§ **Given information**:
+ + + + + + +
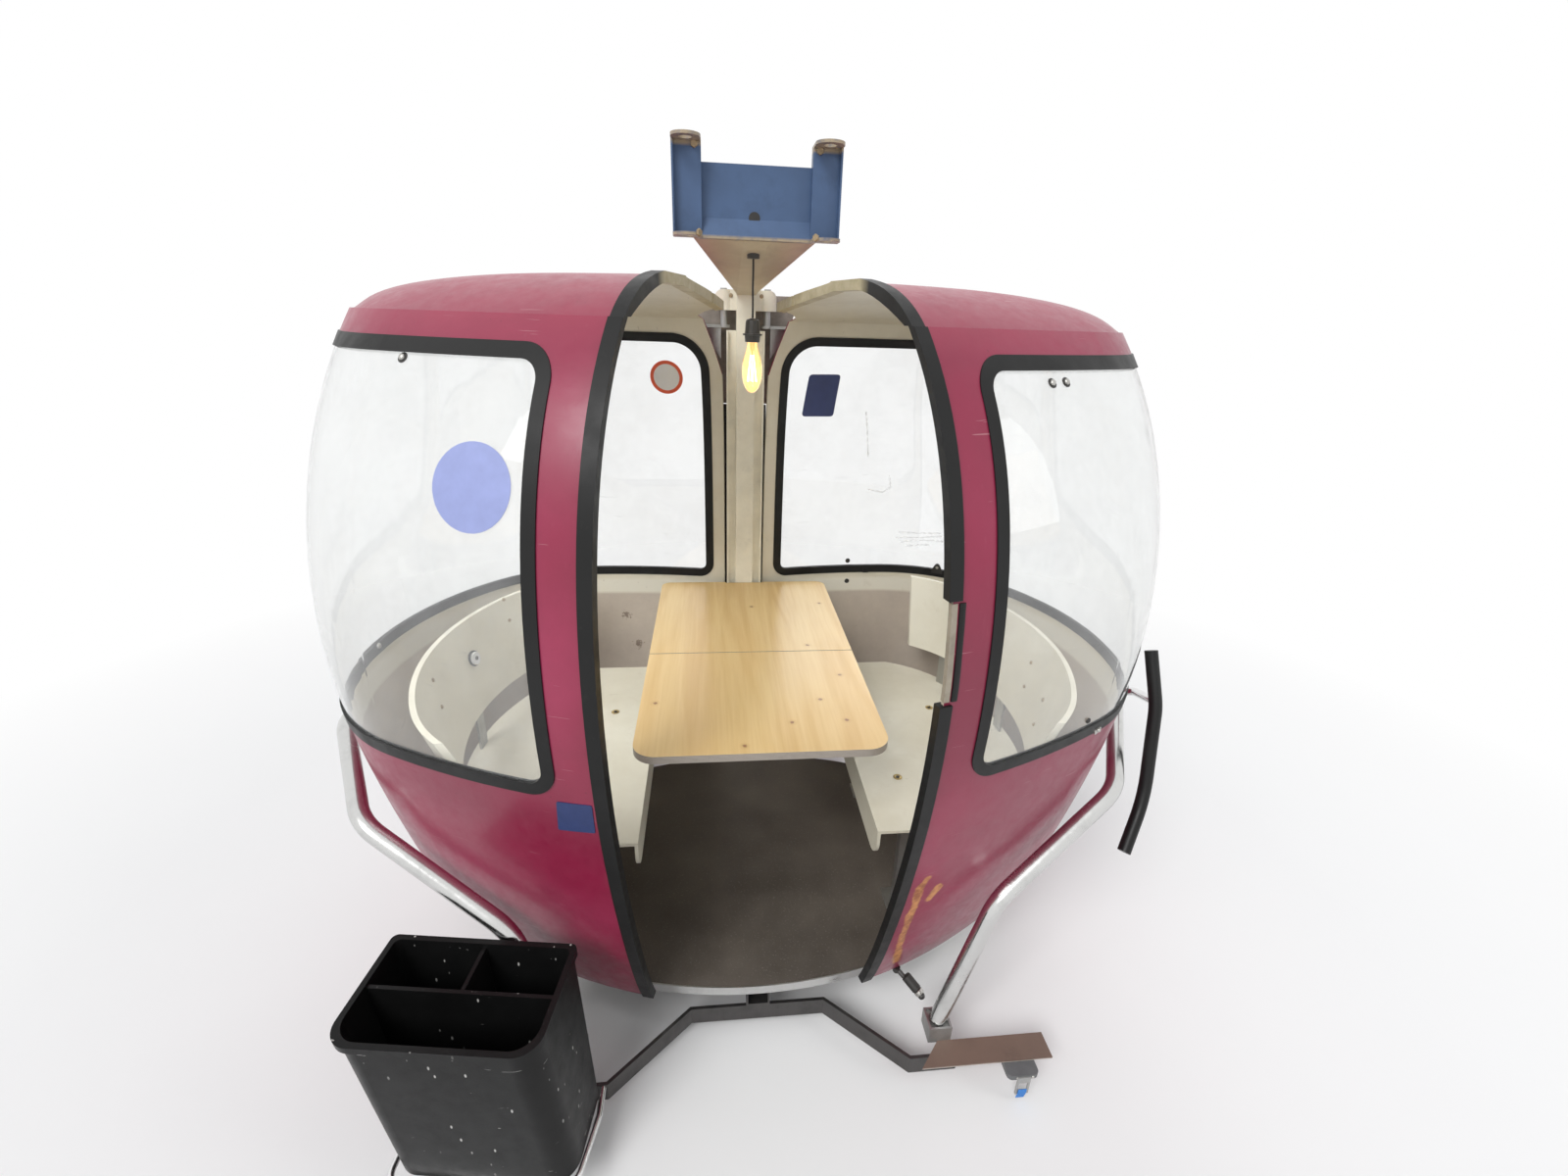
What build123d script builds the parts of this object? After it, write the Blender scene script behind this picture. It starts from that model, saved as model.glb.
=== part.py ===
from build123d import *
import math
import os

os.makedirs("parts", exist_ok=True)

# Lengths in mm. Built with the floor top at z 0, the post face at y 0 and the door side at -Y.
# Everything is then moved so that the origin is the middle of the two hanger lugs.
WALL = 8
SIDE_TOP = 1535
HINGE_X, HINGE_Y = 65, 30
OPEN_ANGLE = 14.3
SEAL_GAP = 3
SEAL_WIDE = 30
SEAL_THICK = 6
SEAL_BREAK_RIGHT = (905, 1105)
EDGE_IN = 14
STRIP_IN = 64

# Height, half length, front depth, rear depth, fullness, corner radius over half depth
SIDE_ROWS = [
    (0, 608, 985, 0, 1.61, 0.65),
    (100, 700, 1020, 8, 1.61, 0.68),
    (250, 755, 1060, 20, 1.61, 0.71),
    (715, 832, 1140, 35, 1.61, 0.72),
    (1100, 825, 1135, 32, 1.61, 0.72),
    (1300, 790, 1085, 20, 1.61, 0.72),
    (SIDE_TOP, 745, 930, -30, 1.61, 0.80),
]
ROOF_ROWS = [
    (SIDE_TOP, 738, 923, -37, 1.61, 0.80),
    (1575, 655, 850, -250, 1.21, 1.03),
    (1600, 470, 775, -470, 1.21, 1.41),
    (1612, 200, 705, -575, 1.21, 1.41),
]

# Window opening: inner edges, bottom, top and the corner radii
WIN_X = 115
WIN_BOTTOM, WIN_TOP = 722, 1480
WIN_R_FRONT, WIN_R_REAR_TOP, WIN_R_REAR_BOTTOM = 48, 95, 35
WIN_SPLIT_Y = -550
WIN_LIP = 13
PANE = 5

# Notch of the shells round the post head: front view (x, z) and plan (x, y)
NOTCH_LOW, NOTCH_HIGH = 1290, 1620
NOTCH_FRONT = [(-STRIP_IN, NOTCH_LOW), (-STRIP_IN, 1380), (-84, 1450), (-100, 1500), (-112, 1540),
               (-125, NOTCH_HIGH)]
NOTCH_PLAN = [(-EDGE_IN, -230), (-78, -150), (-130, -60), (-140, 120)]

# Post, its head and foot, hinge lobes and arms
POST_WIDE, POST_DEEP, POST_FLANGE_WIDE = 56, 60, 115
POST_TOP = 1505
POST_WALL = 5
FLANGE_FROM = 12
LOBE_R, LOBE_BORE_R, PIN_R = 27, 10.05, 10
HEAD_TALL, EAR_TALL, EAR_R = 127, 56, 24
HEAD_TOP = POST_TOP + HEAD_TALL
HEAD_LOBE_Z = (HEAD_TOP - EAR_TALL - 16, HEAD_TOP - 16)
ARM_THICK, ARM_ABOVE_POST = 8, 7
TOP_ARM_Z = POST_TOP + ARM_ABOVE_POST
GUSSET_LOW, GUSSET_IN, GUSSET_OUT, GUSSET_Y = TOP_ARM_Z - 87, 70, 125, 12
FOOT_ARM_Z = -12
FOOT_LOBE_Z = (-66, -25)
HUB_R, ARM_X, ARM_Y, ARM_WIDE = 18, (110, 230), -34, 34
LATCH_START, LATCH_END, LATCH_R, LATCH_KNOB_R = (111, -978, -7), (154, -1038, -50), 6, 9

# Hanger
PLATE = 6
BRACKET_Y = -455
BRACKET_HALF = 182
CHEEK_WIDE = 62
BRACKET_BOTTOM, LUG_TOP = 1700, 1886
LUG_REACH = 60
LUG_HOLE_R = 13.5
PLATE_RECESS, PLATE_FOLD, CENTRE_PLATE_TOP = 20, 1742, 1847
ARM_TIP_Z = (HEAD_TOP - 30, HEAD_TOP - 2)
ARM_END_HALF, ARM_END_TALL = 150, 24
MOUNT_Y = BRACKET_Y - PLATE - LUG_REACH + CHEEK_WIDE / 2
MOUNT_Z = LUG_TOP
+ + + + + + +
§ **Written problem**: Output all of the data again. Match it exactly.

§ **Solution**:
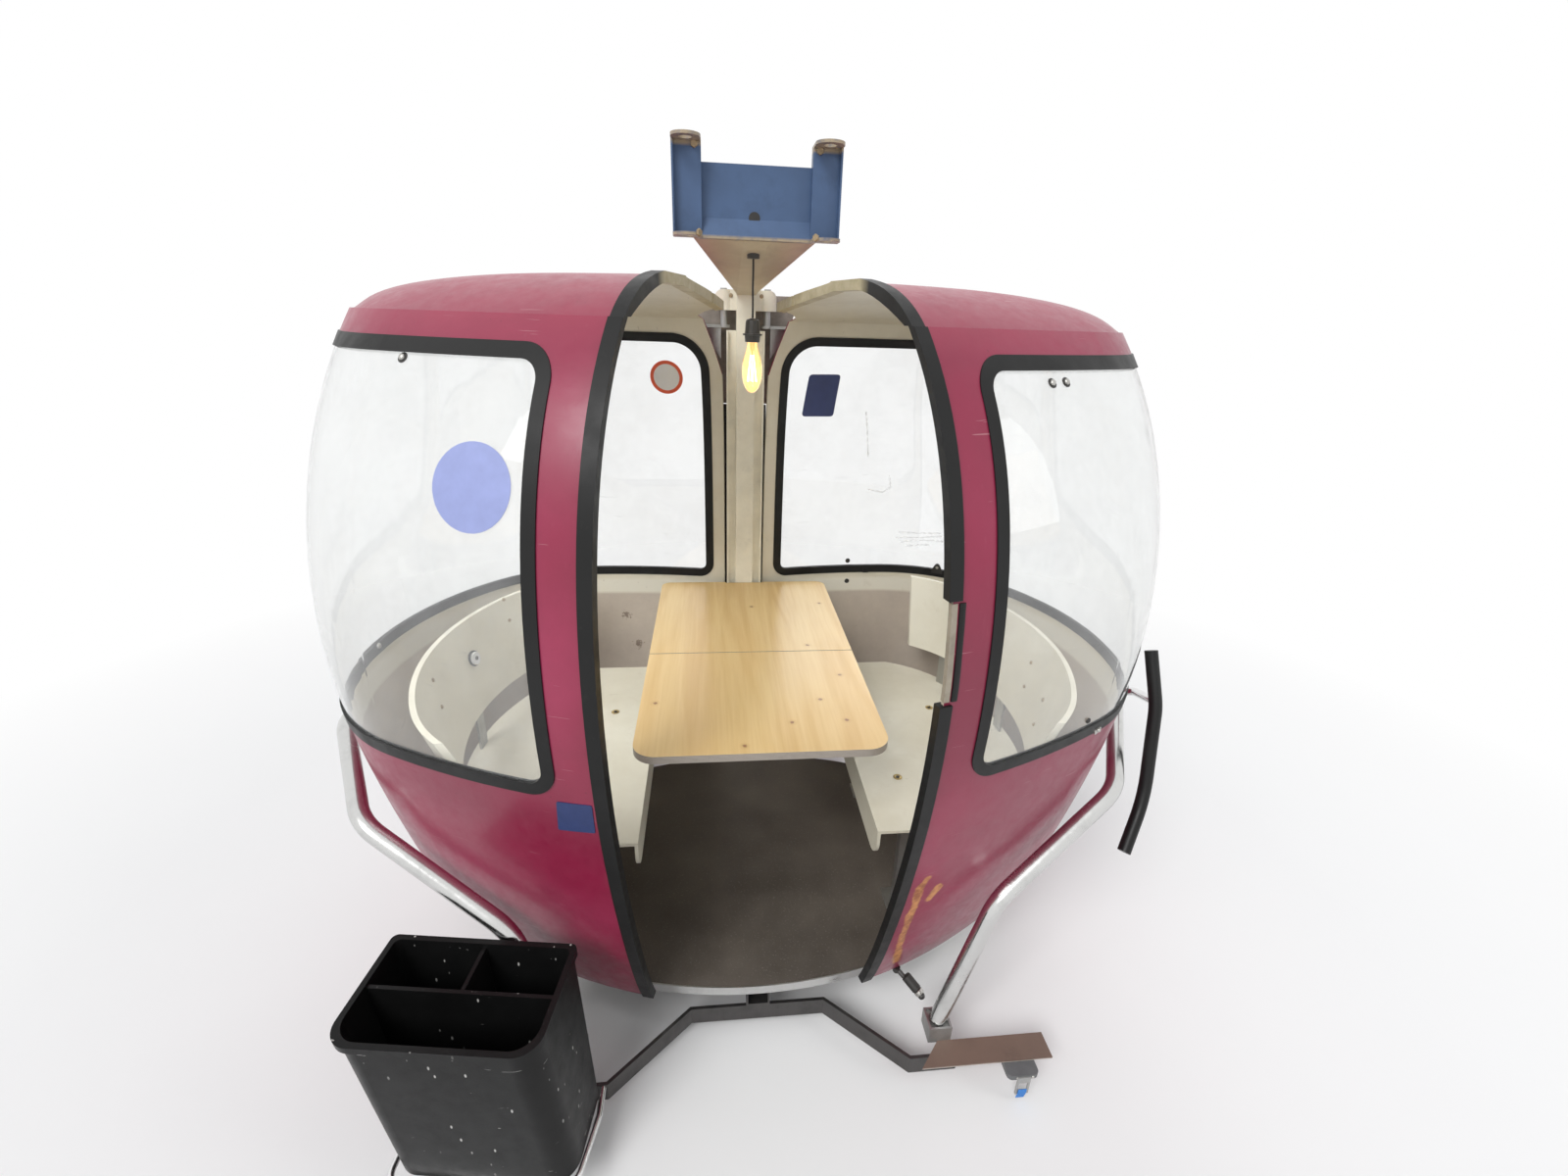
What build123d script builds the parts of this object? After it, write the Blender scene script behind this picture. It starts from that model, saved as model.glb.
=== part.py ===
from build123d import *
import math
import os

os.makedirs("parts", exist_ok=True)

# Lengths in mm. Built with the floor top at z 0, the post face at y 0 and the door side at -Y.
# Everything is then moved so that the origin is the middle of the two hanger lugs.
WALL = 8
SIDE_TOP = 1535
HINGE_X, HINGE_Y = 65, 30
OPEN_ANGLE = 14.3
SEAL_GAP = 3
SEAL_WIDE = 30
SEAL_THICK = 6
SEAL_BREAK_RIGHT = (905, 1105)
EDGE_IN = 14
STRIP_IN = 64

# Height, half length, front depth, rear depth, fullness, corner radius over half depth
SIDE_ROWS = [
    (0, 608, 985, 0, 1.61, 0.65),
    (100, 700, 1020, 8, 1.61, 0.68),
    (250, 755, 1060, 20, 1.61, 0.71),
    (715, 832, 1140, 35, 1.61, 0.72),
    (1100, 825, 1135, 32, 1.61, 0.72),
    (1300, 790, 1085, 20, 1.61, 0.72),
    (SIDE_TOP, 745, 930, -30, 1.61, 0.80),
]
ROOF_ROWS = [
    (SIDE_TOP, 738, 923, -37, 1.61, 0.80),
    (1575, 655, 850, -250, 1.21, 1.03),
    (1600, 470, 775, -470, 1.21, 1.41),
    (1612, 200, 705, -575, 1.21, 1.41),
]

# Window opening: inner edges, bottom, top and the corner radii
WIN_X = 115
WIN_BOTTOM, WIN_TOP = 722, 1480
WIN_R_FRONT, WIN_R_REAR_TOP, WIN_R_REAR_BOTTOM = 48, 95, 35
WIN_SPLIT_Y = -550
WIN_LIP = 13
PANE = 5

# Notch of the shells round the post head: front view (x, z) and plan (x, y)
NOTCH_LOW, NOTCH_HIGH = 1290, 1620
NOTCH_FRONT = [(-STRIP_IN, NOTCH_LOW), (-STRIP_IN, 1380), (-84, 1450), (-100, 1500), (-112, 1540),
               (-125, NOTCH_HIGH)]
NOTCH_PLAN = [(-EDGE_IN, -230), (-78, -150), (-130, -60), (-140, 120)]

# Post, its head and foot, hinge lobes and arms
POST_WIDE, POST_DEEP, POST_FLANGE_WIDE = 56, 60, 115
POST_TOP = 1505
POST_WALL = 5
FLANGE_FROM = 12
LOBE_R, LOBE_BORE_R, PIN_R = 27, 10.05, 10
HEAD_TALL, EAR_TALL, EAR_R = 127, 56, 24
HEAD_TOP = POST_TOP + HEAD_TALL
HEAD_LOBE_Z = (HEAD_TOP - EAR_TALL - 16, HEAD_TOP - 16)
ARM_THICK, ARM_ABOVE_POST = 8, 7
TOP_ARM_Z = POST_TOP + ARM_ABOVE_POST
GUSSET_LOW, GUSSET_IN, GUSSET_OUT, GUSSET_Y = TOP_ARM_Z - 87, 70, 125, 12
FOOT_ARM_Z = -12
FOOT_LOBE_Z = (-66, -25)
HUB_R, ARM_X, ARM_Y, ARM_WIDE = 18, (110, 230), -34, 34
LATCH_START, LATCH_END, LATCH_R, LATCH_KNOB_R = (111, -978, -7), (154, -1038, -50), 6, 9

# Hanger
PLATE = 6
BRACKET_Y = -455
BRACKET_HALF = 182
CHEEK_WIDE = 62
BRACKET_BOTTOM, LUG_TOP = 1700, 1886
LUG_REACH = 60
LUG_HOLE_R = 13.5
PLATE_RECESS, PLATE_FOLD, CENTRE_PLATE_TOP = 20, 1742, 1847
ARM_TIP_Z = (HEAD_TOP - 30, HEAD_TOP - 2)
ARM_END_HALF, ARM_END_TALL = 150, 24
MOUNT_Y = BRACKET_Y - PLATE - LUG_REACH + CHEEK_WIDE / 2
MOUNT_Z = LUG_TOP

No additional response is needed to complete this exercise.